With that exercise, you can notice the difference between a view and a materialized view. You may be wondering when you should use one or the other and you can use these paragraphs as a hint:

- Views: Use when you need a simple way to encapsulate complex queries, enhance security by exposing only certain data, or provide a simplified interface to the underlying tables. Ideal for frequently changing data where up-to-the-moment accuracy is essential.

- Materialized Views: Use when you need to improve performance for complex, resource-intensive queries. Ideal for reporting and data warehousing scenarios where data does not need to be up-to-the-second accurate, and where the performance gain from precomputed results outweighs the need for real-time data.

<a name='3'></a>
## 3 - Dashboard with Apache Superset

*Note*:Apache Superset takes around 15 to 20 minutes to load from the start of the lab, if you don't see the interface when entering the URL in a new tab, wait a while and refresh the page.

3.1. The EC2 instance has been set up for you to work with Apache Superset, the URL is among the CloudFormation Outputs.
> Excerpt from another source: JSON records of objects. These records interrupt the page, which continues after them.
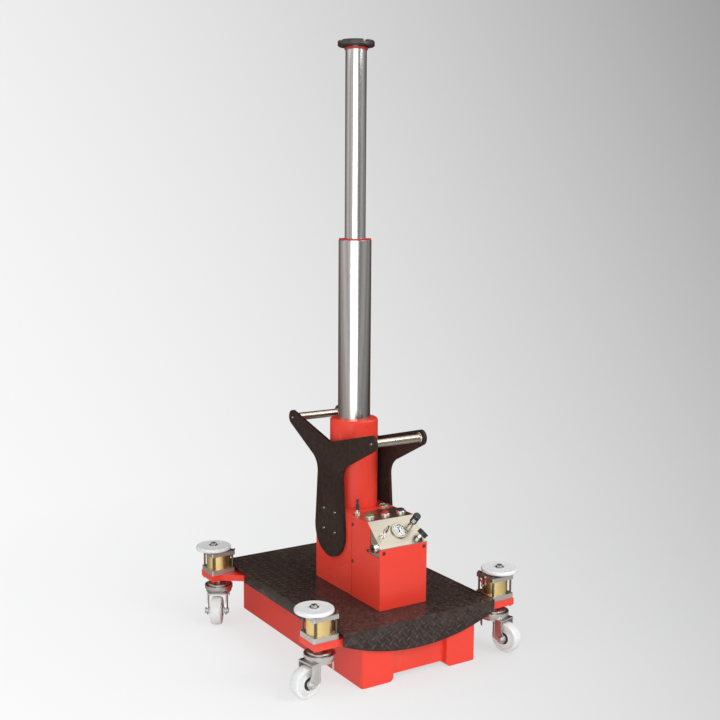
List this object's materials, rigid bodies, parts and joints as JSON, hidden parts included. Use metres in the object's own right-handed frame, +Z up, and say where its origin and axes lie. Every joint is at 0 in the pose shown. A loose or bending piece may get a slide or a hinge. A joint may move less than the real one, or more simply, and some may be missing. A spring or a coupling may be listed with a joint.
{
  "type": "pit jack",
  "caption": "Air-hydraulic pit jack with a two-stage telescopic mast and crowned saddle on a low base box with a tread plate, corner air lifts, swivel castors and guide discs.",
  "frame": {"origin": "on the floor, on the underside of the base box below the middle of the tread plate", "axes": "+Z up along the mast, -Y towards the control panel's side, +X across the jack to the right of someone who faces the panel"},
  "size_m": [0.8773, 0.9193, 2.033],
  "materials": {
    "red_paint": "gloss",
    "black_tread": "gloss",
    "black_satin": "satin",
    "stainless": "brushed",
    "chrome": "polished",
    "hard_chrome": "ground and polished",
    "aluminium": "satin",
    "brass": "polished",
    "zinc": "zinc plated",
    "white_nylon": "satin",
    "black_plastic": "satin",
    "black_oxide": "black oxide",
    "green_plastic": "gloss",
    "red_plastic": "gloss",
    "grey_plastic": "gloss",
    "red_hose": "satin",
    "cast_grey": "as cast",
    "clear_glass": "clear"
  },
  "bodies": {
    "root": {"base_box": "red_paint", "corner_arms": "red_paint", "deck_plate": "black_tread", "rear_housing": "red_paint", "front_cover": "red_paint", "control_box": "stainless", "cover_screws": "black_oxide", "mast_column": "red_paint", "column_gland": "red_paint", "left_bracket": "black_satin", "right_bracket": "black_satin", "handle_bars": "stainless", "bracket_screws": "black_oxide", "oil_tank": "cast_grey", "air_pump": "cast_grey", "air_coupler": "chrome", "gauge_cases": "chrome", "gauge_lenses": "clear_glass", "button_rings": "chrome", "valve_bodies": "chrome", "cylinder_heads": "aluminium", "brass_barrels": "brass", "tie_rods": "zinc", "air_hoses": "red_hose", "disc_bolts": "black_oxide"},
    "lower_stage": {"lower_mast_tube": "hard_chrome", "lower_piston": "cast_grey", "upper_gland": "red_paint"},
    "upper_stage": {"upper_mast_rod": "hard_chrome", "upper_piston": "cast_grey"},
    "saddle": {"saddle": "black_oxide"},
    "green_button": {"green_button": "green_plastic"},
    "red_button": {"red_button": "red_plastic"},
    "grey_button": {"grey_button": "grey_plastic"},
    "toggle_lever": {"toggle_lever": "chrome"},
    "regulator_grip": {"regulator_grip": "black_plastic"},
    "ribbed_knob": {"ribbed_knob": "black_plastic"},
    "needle_valve_grip": {"needle_valve_grip": "black_plastic"},
    "panel_gauge_needle": {"panel_gauge_needle": "black_plastic"},
    "top_gauge_needle": {"top_gauge_needle": "black_plastic"},
    "lift_front_left": {"lift_rod_front_left": "zinc"},
    "castor_front_left": {"castor_fork_front_left": "zinc", "castor_axle_front_left": "zinc"},
    "wheel_front_left": {"castor_wheel_front_left": "white_nylon"},
    "disc_front_left": {"guide_disc_front_left": "white_nylon"},
    "lift_front_right": {"lift_rod_front_right": "zinc"},
    "castor_front_right": {"castor_fork_front_right": "zinc", "castor_axle_front_right": "zinc"},
    "wheel_front_right": {"castor_wheel_front_right": "white_nylon"},
    "disc_front_right": {"guide_disc_front_right": "white_nylon"},
    "lift_rear_left": {"lift_rod_rear_left": "zinc"},
    "castor_rear_left": {"castor_fork_rear_left": "zinc", "castor_axle_rear_left": "zinc"},
    "wheel_rear_left": {"castor_wheel_rear_left": "white_nylon"},
    "disc_rear_left": {"guide_disc_rear_left": "white_nylon"},
    "lift_rear_right": {"lift_rod_rear_right": "zinc"},
    "castor_rear_right": {"castor_fork_rear_right": "zinc", "castor_axle_rear_right": "zinc"},
    "wheel_rear_right": {"castor_wheel_rear_right": "white_nylon"},
    "disc_rear_right": {"guide_disc_rear_right": "white_nylon"}
  },
  "joints": [
    {"name": "lower_stage_slide", "type": "slide", "parent": "root", "child": "lower_stage", "axis": [0, 0, 1], "range_m": [-0.6, 0]},
    {"name": "upper_stage_slide", "type": "slide", "parent": "lower_stage", "child": "upper_stage", "axis": [0, 0, 1], "range_m": [-0.6, 0]},
    {"name": "saddle_turn", "type": "hinge", "parent": "upper_stage", "child": "saddle", "pos_m": [0, -0.0055, 2.02], "axis": [0, 0, 1], "continuous": true},
    {"name": "green_button_press", "type": "slide", "parent": "root", "child": "green_button", "axis": [0, 0, -1], "range_m": [0, 0.004], "stiffness_N_per_m": 600},
    {"name": "red_button_press", "type": "slide", "parent": "root", "child": "red_button", "axis": [0, 0, -1], "range_m": [0, 0.004], "stiffness_N_per_m": 600},
    {"name": "grey_button_press", "type": "slide", "parent": "root", "child": "grey_button", "axis": [0, 0, -1], "range_m": [0, 0.004], "stiffness_N_per_m": 600},
    {"name": "toggle_swing", "type": "hinge", "parent": "root", "child": "toggle_lever", "pos_m": [-0.064, -0.28997, 0.44089], "axis": [1, 0, 0], "range_deg": [-18, 18], "stiffness_Nm_per_rad": 0.6},
    {"name": "regulator_turn", "type": "hinge", "parent": "root", "child": "regulator_grip", "pos_m": [0.058, -0.27553, 0.45627], "axis": [0.0349, -0.6602, 0.7503], "range_deg": [-150, 150]},
    {"name": "ribbed_knob_turn", "type": "hinge", "parent": "root", "child": "ribbed_knob", "pos_m": [0.062, -0.31258, 0.41967], "axis": [0.6409, -0.308, 0.7031], "range_deg": [-150, 150]},
    {"name": "needle_valve_turn", "type": "hinge", "parent": "root", "child": "needle_valve_grip", "pos_m": [-0.07, -0.142, 0.5], "axis": [0, 0, 1], "range_deg": [-180, 180]},
    {"name": "panel_gauge_sweep", "type": "hinge", "parent": "root", "child": "panel_gauge_needle", "pos_m": [0.007, -0.27793, 0.44083], "axis": [0, -0.6606, 0.7507], "range_deg": [-120, 120]},
    {"name": "top_gauge_sweep", "type": "hinge", "parent": "root", "child": "top_gauge_needle", "pos_m": [0.064, -0.097, 0.476], "axis": [0, 0, 1], "range_deg": [-120, 120]},
    {"name": "lift_front_left", "type": "slide", "parent": "root", "child": "lift_front_left", "axis": [0, 0, -1], "range_m": [0, 0.015]},
    {"name": "swivel_front_left", "type": "hinge", "parent": "lift_front_left", "child": "castor_front_left", "pos_m": [-0.3453, -0.3636, 0.119], "axis": [0, 0, 1], "continuous": true},
    {"name": "roll_front_left", "type": "hinge", "parent": "castor_front_left", "child": "wheel_front_left", "pos_m": [-0.39877, -0.37111, 0.05], "axis": [0.1392, -0.9903, 0], "continuous": true},
    {"name": "disc_turn_front_left", "type": "hinge", "parent": "root", "child": "disc_front_left", "pos_m": [-0.3645, -0.3636, 0.272], "axis": [0, 0, 1], "continuous": true},
    {"name": "lift_front_right", "type": "slide", "parent": "root", "child": "lift_front_right", "axis": [0, 0, -1], "range_m": [0, 0.015]},
    {"name": "swivel_front_right", "type": "hinge", "parent": "lift_front_right", "child": "castor_front_right", "pos_m": [0.3453, -0.3636, 0.119], "axis": [0, 0, 1], "continuous": true},
    {"name": "roll_front_right", "type": "hinge", "parent": "castor_front_right", "child": "wheel_front_right", "pos_m": [0.35928, -0.41576, 0.05], "axis": [0.9659, 0.2588, 0], "continuous": true},
    {"name": "disc_turn_front_right", "type": "hinge", "parent": "root", "child": "disc_front_right", "pos_m": [0.3645, -0.3636, 0.272], "axis": [0, 0, 1], "continuous": true},
    {"name": "lift_rear_left", "type": "slide", "parent": "root", "child": "lift_rear_left", "axis": [0, 0, -1], "range_m": [0, 0.015]},
    {"name": "swivel_rear_left", "type": "hinge", "parent": "lift_rear_left", "child": "castor_rear_left", "pos_m": [-0.3453, 0.3636, 0.119], "axis": [0, 0, 1], "continuous": true},
    {"name": "roll_rear_left", "type": "hinge", "parent": "castor_rear_left", "child": "wheel_rear_left", "pos_m": [-0.37471, 0.31831, 0.05], "axis": [0.8387, -0.5446, 0], "continuous": true},
    {"name": "disc_turn_rear_left", "type": "hinge", "parent": "root", "child": "disc_rear_left", "pos_m": [-0.3645, 0.3636, 0.272], "axis": [0, 0, 1], "continuous": true},
    {"name": "lift_rear_right", "type": "slide", "parent": "root", "child": "lift_rear_right", "axis": [0, 0, -1], "range_m": [0, 0.015]},
    {"name": "swivel_rear_right", "type": "hinge", "parent": "lift_rear_right", "child": "castor_rear_right", "pos_m": [0.3453, 0.3636, 0.119], "axis": [0, 0, 1], "continuous": true},
    {"name": "roll_rear_right", "type": "hinge", "parent": "castor_rear_right", "child": "wheel_rear_right", "pos_m": [0.38143, 0.40373, 0.05], "axis": [-0.7431, 0.6691, 0], "continuous": true},
    {"name": "disc_turn_rear_right", "type": "hinge", "parent": "root", "child": "disc_rear_right", "pos_m": [0.3645, 0.3636, 0.272], "axis": [0, 0, 1], "continuous": true}
  ],
  "couplings": [
    {"joint": "lift_front_right", "follows": "lift_front_left", "ratio": 1},
    {"joint": "lift_rear_left", "follows": "lift_front_left", "ratio": 1},
    {"joint": "lift_rear_right", "follows": "lift_front_left", "ratio": 1}
  ]
}
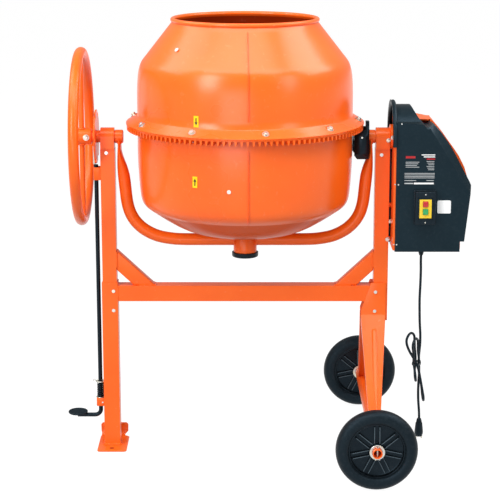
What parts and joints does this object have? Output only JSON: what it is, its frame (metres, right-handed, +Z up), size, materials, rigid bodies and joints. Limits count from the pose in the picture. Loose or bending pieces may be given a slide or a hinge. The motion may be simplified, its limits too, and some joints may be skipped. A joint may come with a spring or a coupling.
{
  "type": "concrete mixer",
  "caption": "Electric tilting-drum concrete mixer on a wheeled tube frame, with a handwheel to tip the drum, a pedal lock and a belt drive in a side housing",
  "frame": {"origin": "middle of the mixer's footprint, on the ground under its wheels and foot", "axes": "+X along the tilt axis toward the motor housing, -Y the working side with the switch, +Z up through the drum's mouth"},
  "size_m": [1.1284, 0.8074, 1.2241],
  "materials": {
    "upper_rod_bracket": "orange powder coat",
    "lower_rod_bracket": "orange powder coat",
    "handwheel_rim": "orange powder coat",
    "handwheel_bar": "orange powder coat",
    "handwheel_hub": "orange powder coat",
    "lock_disc": "orange powder coat",
    "left_foot": "orange powder coat",
    "left_leg": "orange powder coat",
    "left_post": "orange powder coat",
    "crossbar": "orange powder coat",
    "left_brace": "orange powder coat",
    "right_brace": "orange powder coat",
    "right_post": "orange powder coat",
    "front_wheel_leg": "orange powder coat",
    "rear_wheel_leg": "orange powder coat",
    "axle": "orange powder coat",
    "left_trunnion_block": "orange powder coat",
    "right_trunnion_block": "orange powder coat",
    "mounting_plate": "orange powder coat",
    "rear_cover": "orange powder coat",
    "yoke": "orange powder coat",
    "yoke_hub": "orange powder coat",
    "left_journal": "orange powder coat",
    "right_journal": "orange powder coat",
    "drum_lower": "orange powder coat",
    "drum_upper": "orange powder coat",
    "ring_gear": "orange powder coat",
    "mixing_blade_front": "orange powder coat",
    "mixing_blade_rear": "orange powder coat",
    "pinion_guard": "black paint",
    "pedal_rod": "black paint",
    "return_spring": "black paint",
    "front_cover": "textured black plastic",
    "switch_box": "textured black plastic",
    "hub_cap": "textured black plastic",
    "cord_gland": "textured black plastic",
    "front_wheel_disc": "textured black plastic",
    "rear_wheel_disc": "textured black plastic",
    "front_wheel_tyre": "black rubber",
    "rear_wheel_tyre": "black rubber",
    "foot_pad": "black rubber",
    "drive_belt": "black rubber",
    "power_cord": "black rubber",
    "cord_tie": "black rubber",
    "plug": "black rubber",
    "switch_plate": "yellow plastic",
    "red_button": "red plastic",
    "green_button": "green plastic",
    "motor": "grey paint",
    "motor_bracket": "bare or zinc plated steel",
    "drum_spindle": "bare or zinc plated steel",
    "spindle_bearing": "bare or zinc plated steel",
    "drive_shaft": "bare or zinc plated steel",
    "motor_pulley": "bare or zinc plated steel",
    "front_wheel_pin": "bare or zinc plated steel",
    "rear_wheel_pin": "bare or zinc plated steel",
    "lock_pin": "bare or zinc plated steel",
    "shaft_bush": "bronze bush",
    "large_pulley": "cast iron",
    "pinion": "cast iron"
  },
  "bodies": {
    "frame": {"left_foot": "left_foot", "left_leg": "left_leg", "left_post": "left_post", "crossbar": "crossbar", "left_brace": "left_brace", "right_brace": "right_brace", "right_post": "right_post", "front_wheel_leg": "front_wheel_leg", "rear_wheel_leg": "rear_wheel_leg", "axle": "axle", "front_wheel_pin": "front_wheel_pin", "rear_wheel_pin": "rear_wheel_pin", "left_trunnion_block": "left_trunnion_block", "right_trunnion_block": "right_trunnion_block", "upper_rod_bracket": "upper_rod_bracket", "lower_rod_bracket": "lower_rod_bracket", "mounting_plate": "mounting_plate", "front_cover": "front_cover", "rear_cover": "rear_cover", "motor": "motor", "motor_bracket": "motor_bracket", "drive_belt": "drive_belt", "switch_box": "switch_box", "switch_plate": "switch_plate", "cord_gland": "cord_gland", "power_cord": "power_cord", "cord_tie": "cord_tie", "plug": "plug", "return_spring": "return_spring"},
    "yoke": {"yoke": "yoke", "yoke_hub": "yoke_hub", "spindle_bearing": "spindle_bearing", "hub_cap": "hub_cap", "left_journal": "left_journal", "right_journal": "right_journal", "shaft_bush": "shaft_bush", "pinion_guard": "pinion_guard", "handwheel_rim": "handwheel_rim", "handwheel_bar": "handwheel_bar", "handwheel_hub": "handwheel_hub", "lock_disc": "lock_disc"},
    "drum": {"drum_lower": "drum_lower", "drum_upper": "drum_upper", "ring_gear": "ring_gear", "mixing_blade_front": "mixing_blade_front", "mixing_blade_rear": "mixing_blade_rear", "drum_spindle": "drum_spindle"},
    "drive": {"drive_shaft": "drive_shaft", "pinion": "pinion", "large_pulley": "large_pulley"},
    "motor_rotor": {"motor_pulley": "motor_pulley"},
    "front_wheel": {"front_wheel_tyre": "front_wheel_tyre", "front_wheel_disc": "front_wheel_disc"},
    "rear_wheel": {"rear_wheel_tyre": "rear_wheel_tyre", "rear_wheel_disc": "rear_wheel_disc"},
    "pedal": {"pedal_rod": "pedal_rod", "lock_pin": "lock_pin", "foot_pad": "foot_pad"},
    "red_button": {"red_button": "red_button"},
    "green_button": {"green_button": "green_button"}
  },
  "joints": [
    {"name": "drum_tilt", "type": "hinge", "parent": "frame", "child": "yoke", "pos_m": [-0.05625, 0, 0.895], "axis": [1, 0, 0], "range_deg": [-120, 120]},
    {"name": "drum_spin", "type": "hinge", "parent": "yoke", "child": "drum", "pos_m": [-0.05625, 0, 0.6], "axis": [0, 0, 1], "continuous": true},
    {"name": "drive_spin", "type": "hinge", "parent": "yoke", "child": "drive", "pos_m": [0.34375, 0, 0.895], "axis": [1, 0, 0], "continuous": true},
    {"name": "motor_spin", "type": "hinge", "parent": "frame", "child": "motor_rotor", "pos_m": [0.38375, 0, 0.7], "axis": [1, 0, 0], "continuous": true},
    {"name": "front_wheel_spin", "type": "hinge", "parent": "frame", "child": "front_wheel", "pos_m": [0.29475, -0.3667, 0.11], "axis": [0, 1, 0], "continuous": true},
    {"name": "rear_wheel_spin", "type": "hinge", "parent": "frame", "child": "rear_wheel", "pos_m": [0.29475, 0.3667, 0.11], "axis": [0, 1, 0], "continuous": true},
    {"name": "pedal_press", "type": "slide", "parent": "frame", "child": "pedal", "axis": [0, 0, -1], "range_m": [0, 0.018], "stiffness_N_per_m": 900, "springref_m": -0.02, "deforming": ["return_spring"]},
    {"name": "red_button_press", "type": "slide", "parent": "frame", "child": "red_button", "axis": [0, 1, 0], "range_m": [0, 0.0025], "stiffness_N_per_m": 400, "springref_m": -0.002},
    {"name": "green_button_press", "type": "slide", "parent": "frame", "child": "green_button", "axis": [0, 1, 0], "range_m": [0, 0.0025], "stiffness_N_per_m": 400, "springref_m": -0.002}
  ],
  "couplings": [
    {"joint": "drive_spin", "follows": "drum_spin", "ratio": -11},
    {"joint": "motor_spin", "follows": "drum_spin", "ratio": -82.5}
  ]
}
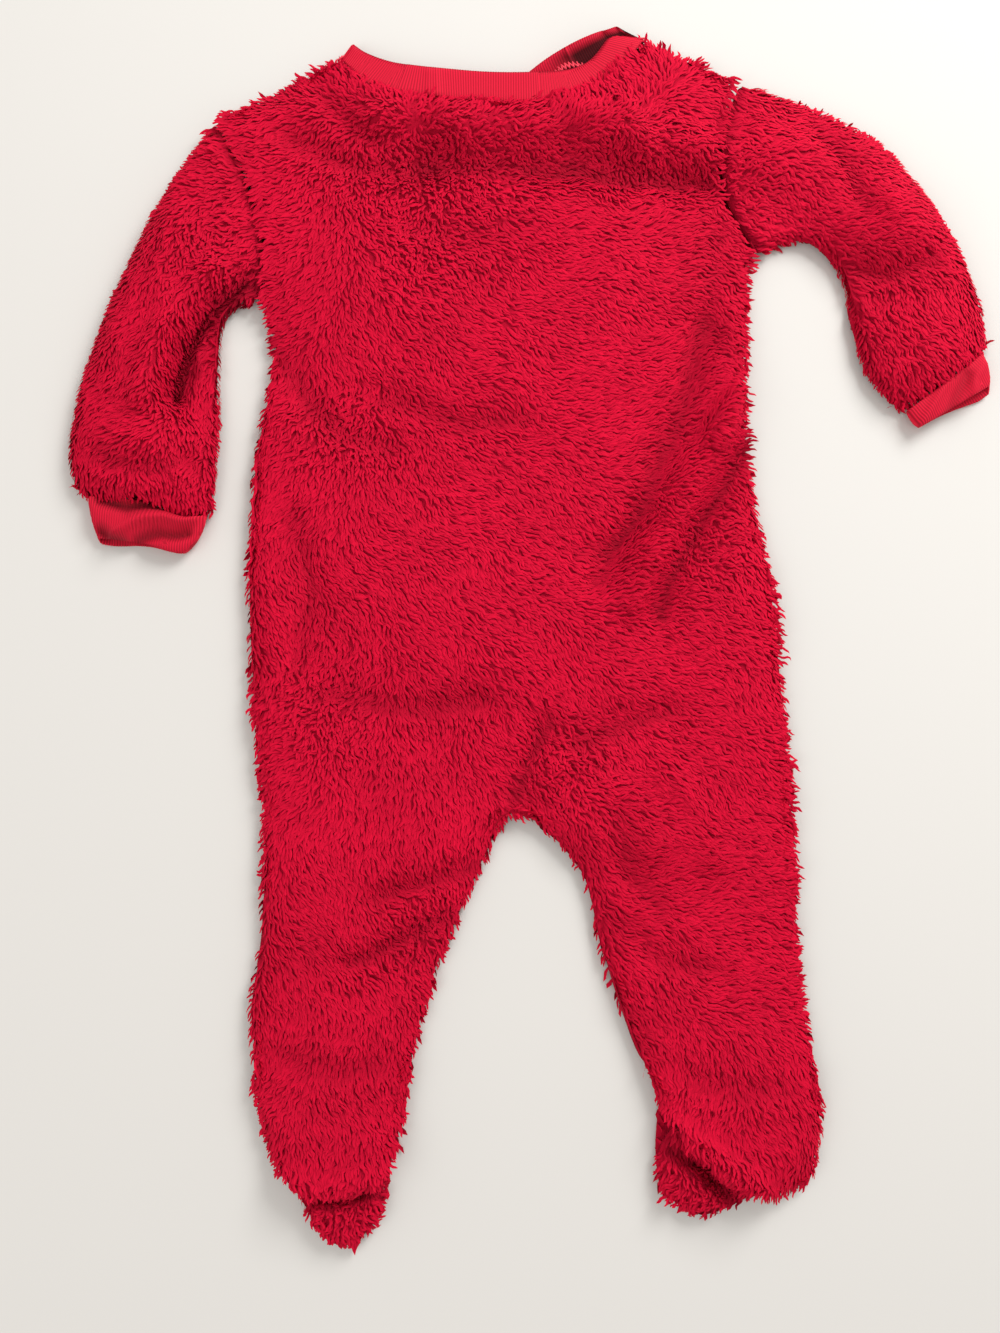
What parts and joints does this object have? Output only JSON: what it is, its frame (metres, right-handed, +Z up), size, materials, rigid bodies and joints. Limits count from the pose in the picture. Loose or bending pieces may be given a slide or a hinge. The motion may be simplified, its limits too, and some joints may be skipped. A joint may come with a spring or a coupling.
{
  "type": "footed plush onesie pajama",
  "caption": "Baby's long-sleeved footed sleeper in curly plush with rib-knit neckband and cuffs, laid flat with its back upwards.",
  "frame": {"origin": "under the centre of the laid-out garment, on the surface that it lies on", "axes": "+X to the wearer's right, +Y from the feet to the neck, +Z up from the surface, out of the wearer's back"},
  "size_m": [0.4952, 0.649, 0.026],
  "materials": {
    "plush": "curly high-pile polyester plush, matt with soft sheen on the tips",
    "rib": "fine cotton rib knit, matt",
    "zip_tape": "woven polyester tape and nylon coil, matt",
    "zip_metal": "die-cast slider in satin red enamel"
  },
  "bodies": {
    "garment": {"back": "plush", "front_left": "plush", "front_right": "plush", "sleeve_left": "plush", "sleeve_right": "plush", "cuff_left": "rib", "cuff_right": "rib", "neckband": "rib", "foot_top_left": "plush", "foot_top_right": "plush", "sole_left": "plush", "sole_right": "plush", "zip_tape_left": "zip_tape", "zip_tape_right": "zip_tape", "zip_chain": "zip_tape", "zip_slider": "zip_metal"},
    "pull": {"zip_pull": "zip_metal"}
  },
  "joints": [
    {"name": "pull_hinge", "type": "hinge", "parent": "garment", "child": "pull", "pos_m": [-0.01667, 0.26782, 0.0017], "axis": [1, 0, 0], "range_deg": [0, 165]}
  ]
}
Access the Superset UI using the URL provided in the CloudFormation Outputs (take the value for the key `SupersetEndpoint`), you should see a login screen like this:

![superset_ui](images/superset_ui.png)

3.2. Login using the following credentials:

- user: `admin`
- password: `admin`

3.3. Configure the Postgres connection. Click on the dropdown **Settings** menu in the top right, and under the Data section select **Database Connections**. Click on the top right `+ Database` button, a new menu should appear to configure the new connection:

![superset_conf](images/superset_conf.png)

Select `PostgreSQL` and click Next. Fill out the details using the same connection parameters as the ones found in the `./scripts/profiles.yml`. The details for the connection are also can be printed out:

In [None]:
print(DBCONFIG)

After filling out the details, click on **Connect** button, this should have created a new connection in the `Data Connections` section. Click on **Finish** button.

3.4. Now, select the **Datasets** tab in the top header menu. You will be directed to a page with various example datasets. Click on `+ DATASET` button on the top right, a new screen will appear, you can use the connection that you just configured for Postgres, then select the `classicmodels_star_schema` and finally one of the views:

![superset_dataset](images/superset_dataset.png)

3.5. Click on the `CREATE DATASET AND CREATE CHART` button (in the bottom right), you will be directed to a new page to create a chart based on the dataset. You can select the type of chart and what variable is used for each dimension.

![superset_chart](images/superset_chart.png)

Once you are done with the chart, hit the **Save** button on the top right, it will ask you to give the chart a name and then save it. Create a chart for each view then create a new dashboard in the **Dashboards** section of the top navigational header, using the `+ Dashboard` button. Enter a name (in the top left part) for your dashboard and then drag and drop the charts you created earlier onto the dashboard canvas, Resize and arrange the charts as desired to create your dashboard layout and finally click Save to save your dashboard layout.

![superset_dashboard](images/superset_dashboard.png)

In this lab, you focused on data visualization using various types of views and a dashboard tool. Effective visual communication is crucial for presenting your findings and the results of your data pipelines to potential stakeholders. Although this task aligns more with the role of a data analyst, it is essential to understand their responsibilities and how we can supply them with the necessary data for their work.